When to Use Graph vs Relational

Use a graph database when: your queries involve variable-depth traversals (friends-of-friends, shortest path), your schema evolves frequently, or relationships between entities are as important as the entities themselves. Stick with relational databases when: your data is highly structured with fixed schemas, your queries are primarily CRUD operations, or your team lacks graph database expertise.
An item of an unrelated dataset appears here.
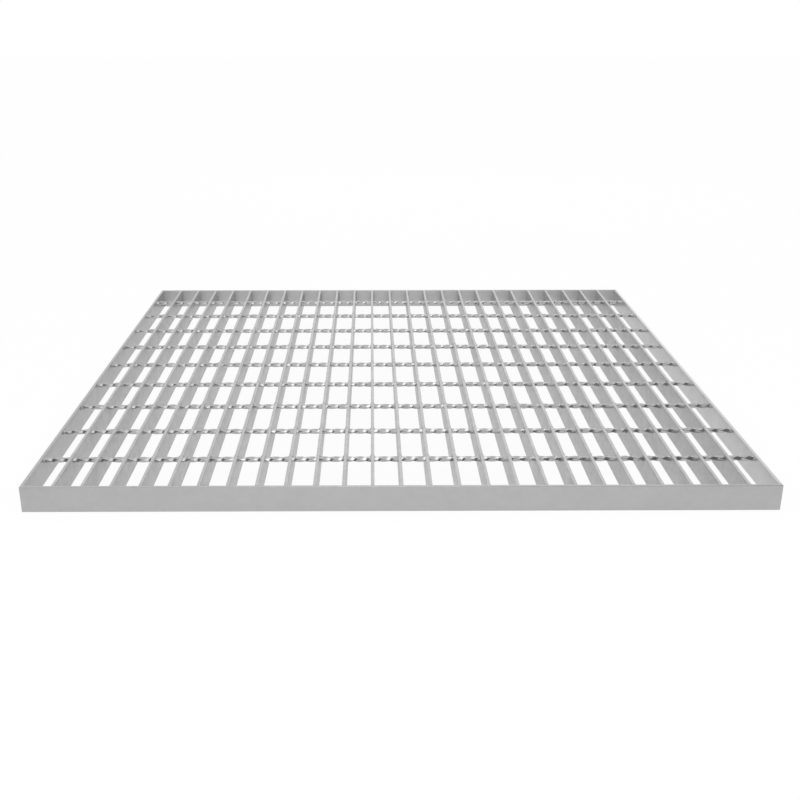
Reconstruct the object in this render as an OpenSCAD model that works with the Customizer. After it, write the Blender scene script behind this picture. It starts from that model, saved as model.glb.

Many organizations use both — PostgreSQL for transactional data and Neo4j for relationship-heavy queries, syncing data between them via change data capture.

Key Takeaways

Graph databases Neo4j transform how you query connected data. Cypher’s pattern matching makes complex traversals intuitive, and native graph storage ensures consistent performance regardless of dataset size. Start with a specific use case — fraud detection, recommendations, or knowledge graphs — and prove value before expanding. The learning curve is manageable for SQL developers, and Neo4j’s ecosystem of drivers, visualization tools, and graph algorithms makes production deployment straightforward.